Kramer was stiff having sat for so long. He stood up and stretched and slumped down again with an encouraging smile.

“Better finish it now, Gladys. Now we've got so far. Tell me, how did you know that Theresa le Roux was your daughter?”

Mrs Francis smiled crookedly.

“Because I chose the name for her, sir. It was the one thing I asked of her. I wanted to know in case anything happened, in case she became famous.”

“And you read it in the
Gazette?

“No, I don't get a paper. It was Lenny who came round to tell me.”

“Had he left home then, too?”

“He wasn't trying for white as well, if that's what you think.”

“I don't.”

“Lenny's a good boy, sir. But he is a young man and it is right he should have his own place.”

“Of course.”

“Well, as I was saying, Lenny came round to me two days ago—Tuesday—and told me about the funeral notice. I asked him to drive me up here straight away so I could go to it, but he said no.”

“Why was that?”

“Because he said it could mean trouble for us if anyone found out. I said, what could the police do to us? But he said it was best not to, even if it was hard. I knew he was thinking of his job.”

“Oh? Where does he work?”

“I don't know exactly—he's never told me. You see, sir, I think he is a little ashamed of it; a Coloured person's job somewhere. That's why I never asked him straight out. He has his rights like his sis—must you hear all this?”

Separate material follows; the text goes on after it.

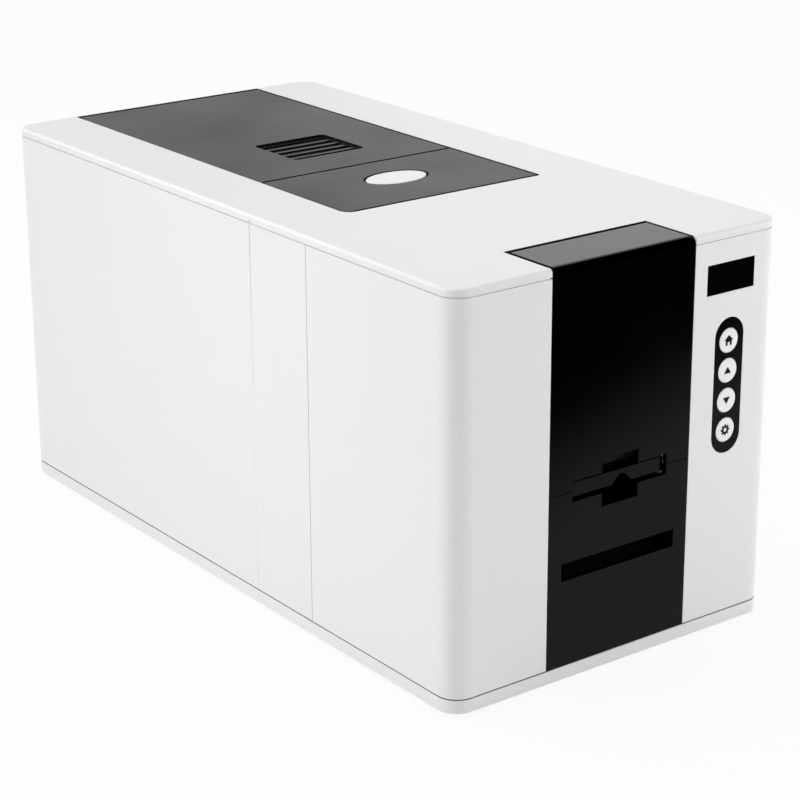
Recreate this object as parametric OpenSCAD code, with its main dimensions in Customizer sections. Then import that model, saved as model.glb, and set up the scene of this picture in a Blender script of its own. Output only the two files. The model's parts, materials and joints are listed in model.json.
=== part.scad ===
// Desktop printer for plastic ID cards: loads cards at the front, prints them under a hinged ribbon lid.
// Millimetres. The origin is on the ground under the middle of the body.
// +X is to the right seen from the front, +Y to the rear, +Z up.

/* [Casing] */
// Width of the casing
body_w = 200; // [194:1:214]
// Length of the casing, front to rear
body_l = 400; // [392:1:430]
// Height from the base band's bottom edge to the top
body_h = 205.5; // [202:0.5:216]
// Height of the feet below the base band
foot_h = 1.5; // [1:0.1:3]
// Height of the white base band
base_h = 6.6; // [5.5:0.1:8]
// Height of the top cover's edge band
band_h = 3.9; // [3.6:0.1:4.8]
// Radius of the casing's upright corners
corner_r = 11; // [9:0.5:13]
// Radius of the top cover's edge
edge_r = 1.9; // [1.3:0.1:1.9]
// Wall of the white panels
wall = 3; // [2.6:0.1:3.4]
// Height of the dark seams above the base band and under the top cover
seam_h = 0.7; // [0.4:0.1:1]
// Depth of those seams
seam_deep = 1.6; // [1.2:0.1:2]
// Upright gap between neighbouring panels
panel_gap = 0.4; // [0.3:0.05:0.6]
// Front edge of the left pillar panel, from the front face
pillar_start = 113; // [108:1:118]
// Length of the left pillar panel
pillar_l = 48; // [42:1:54]

/* [Front] */
// Width of the black front strip
strip_w = 87.2; // [80:0.1:90]
// Thickness of the black panels
strip_t = 3; // [2.6:0.1:3.4]
// Gap round the black panels
strip_gap = 0.4; // [0.3:0.05:0.6]
// Length of the hopper cover's return on the top
return_l = 34.2; // [32:0.1:40]
// Outer bend radius of the hopper cover at the top edge
bend_r = 4; // [3.4:0.1:5]
// Height of the seam below the hopper cover, above the base band's bottom edge
cover_seam_h = 95.2; // [93:0.2:98]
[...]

“Just tell me the rest quickly, Gladys.”

“Yes, sir. All right. Lenny said not to fret too much because he would make sure there were some flowers from me at the crematorium. He could leave them there without a card and nobody would know. He's a good boy to his mother. Anyway, he left and I went by myself to the church where the nuns are.”

Kramer took the Press cutting out and put it on her lap.

“Did they show you this, too?”

She picked it up slowly.

“I haven't seen Lenny again so far,” she said. “No, what happened was this. Yesterday morning I suddenly wanted to have the paper with the funeral thing in it. I wanted something I could
see,
if you understand.

“I asked in town where I could buy the Trekkersburg paper and they said at the station. My mind was in such a whirl, you see, that I didn't think that the funeral was already over and there would be nothing in it. Then I noticed this.”

“It must have been quite a shock. Did you try to contact Lenny?”

“No, sir. He would never let me come here but I had to find out. Besides, I don't know where he lives.”

So that was it. She had made another sacrifice, given him his privacy, too. Both the little bastards had abandoned her.